JIJICO 2014年12月1日 15時0分

リストラ策が常態化する現在、終身雇用の存在は影を潜める

終身雇用は、かつて三種の神器の一つでした。日本型雇用慣行は労働者にとって安定性があるばかりでなく、企業にとっても人材成長、企業秩序の形成、業績への貢献など、長期的戦略の点で利点があり、人材確保に貢献していました。しかし、バブル経済崩壊後、日本企業はこぞって人員削減策を実施するようになりました。現在、グローバル競争において収益の安定成長を前提とする賃金の維持・雇用保障を約束することは、困難な時代になっています。こうした現状を背景に、企業は人件費を思考するようになりました。

法的には、業績不振だけではなく経営合理化の理由であっても、実態によってリストラ策は是認される可能性があります。しかし、労働問題に発展するリスクを含んでいます。それでも、リストラ策が常態化している現代において、終身雇用の存在は影を潜めるようになりました。

リストラ策は経営戦略の一つという位置付けに

近年のリストラ策は、経営不振や合理化など、特定理由の有無がさほど意識されず、経営戦略の一つとして位置付けられているようです。希望退職の募集や不利益緩和を措置(退職金の上積みや就職斡旋など)するなどのリストラ手法は類似しているものの、その目的は企業戦略から来ています。

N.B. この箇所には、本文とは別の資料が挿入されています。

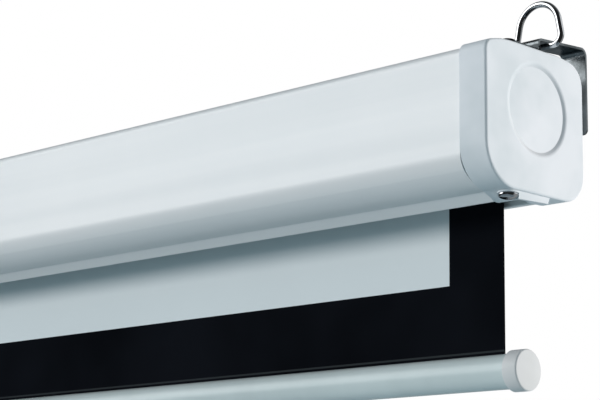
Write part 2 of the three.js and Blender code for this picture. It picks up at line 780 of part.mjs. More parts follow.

例えば、「全体的なコストアップが見えている」「貢献度の低い社員が目立つようになった」「競争必勝のためには人材を入れ替える」など、目的は企業状況で異なります。また、非正規雇用を希望する労働者層の増加は、企業にとっても人件費の変動費化の点でマッチングしました。結果、非正規雇用労働者で雇用人材の相当な割合を運用することを、戦略的に推進させることにもなっています。

20歳以上の労働者で終身雇用を支持する割合は過去最高水準

一方、社会的には2007年の「ワーク・ライフ・バランス憲章」により、仕事をして賃金を得ると同時に、長時間労働を回避し、労働者個人の生活を確保していく、いわゆる「仕事と家庭の調和」が企業に要請されています。

また、労働政策研究・研修機構の「第6回勤労生活に関する調査(2011年)」(平成25年5月公開)によれば、20歳以上の労働者で、終身雇用を支持する割合は87.5%以上あり、過去最高水準にあります。とりわけ若年労働者(20~30代)において、その支持割合が伸びている傾向にあります。

終身雇用廃止は加速しているものの、維持に傾く可能性もある

さらに、日本では人材流動化の仕組みが未成熟なことも、終身雇用が弱まる傾向に歯止めをかける要素になっているとも考えられます。終身雇用廃止の傾向は依然として続いていますが、これらの事実は、今後雇用の安定を考慮した人材登用を重視する必要があることを物語っています。

それでも、利益に貢献しない人件費を削減したいという企業傾向は、ますます強まることが考えられます。その点では、企業は労働者個々人の雇用の安定的要素を探りつつ、全体の人件費総枠を収益とマッチングする態様を模索することにもなります。このように、個々の企業のリストラ策や非正規雇用の多用からは、終身雇用が弱まっている背景が見られるものの、社会政策や若年労働者層の状況を考えれば、終身雇用の維持に傾く可能性もあります。